Dans un article paru en juin 2005, le magazine Wired rapporte qu’à Hollywood, la plupart des travailleurs indépendants de l’industrie du cinéma (et ils sont nombreux sur place) utilisent iChat (Apple Mac OS) comme logiciel pour rester en contact les uns avec les autres. Et iChat permet justement de personnaliser le statut affiché...

Au lieu de « indisponible » ou « pas connecté », ces prestataires affichent « cherche une mission » ou « suis en tournage encore 2 semaines » dans leur statut, qui devient alors un véritable indicateur de leur activité professionnelle. Cet utilisation du signal social est devenue tellement répandue dans cette communauté qu’une bonne partie (jusqu’à 90% pour certains !) de la distribution du travail passe désormais par ce biais.

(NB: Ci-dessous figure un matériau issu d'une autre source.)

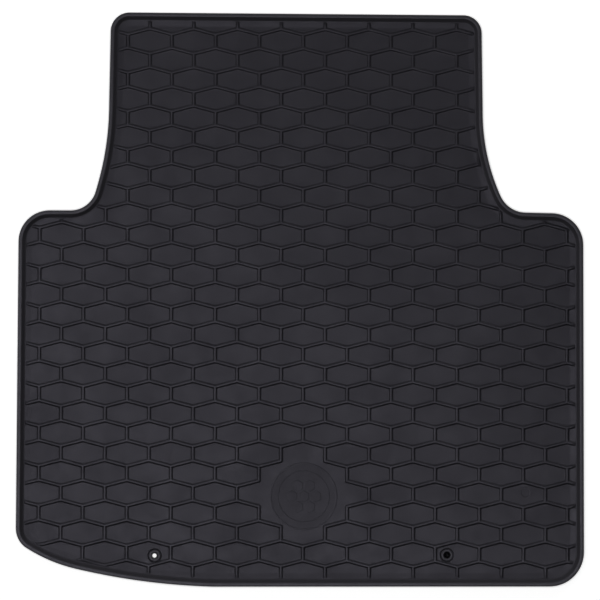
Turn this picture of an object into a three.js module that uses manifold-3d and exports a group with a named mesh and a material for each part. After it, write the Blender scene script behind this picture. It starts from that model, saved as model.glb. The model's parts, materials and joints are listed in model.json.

La notion de signal social est un prolongement logique de notre pratique récente de l’Internet : depuis que les offres haut-débit sont disponibles, ce qui a le plus changé, ce n’est pas seulement la capacité d’accès au réseau, c’est surtout la permanence de connection à ce réseau !

Et comme nous sommes désormais souvent connectés tout au long de la journée, il est logique que nous affichions plus d’informations sur nous. Des informations récentes, actuelles, détaillées, spécialisées (on le fait déjà : ma liste de souhaits sur Amazon, ma liste de liens sur Blogmarks, etc.)...

Je viens de lancer un nouveau service qui permet de définir son signal social "pour de vrai" (www.signal-social.fr) . Notre identité numérique et notre signal social sont donc les deux faces visibles de notre utilisation quotidienne du Net. Cette évolution pose de nombreuses questions : que reste-t-il de mon intimité avec cette "hyper-visibilité" ?

On ne peut répondre à cette vraie interrogation (légitime) en deux lignes, mais je propose une piste : gérer son extimité pour préserver son intimité. L’extimité, c’est ce qu’on souhaite mettre en avant, ce qu’on veut rendre visible. Plus votre extimité sera large, et plus votre intimité pourra être protégée.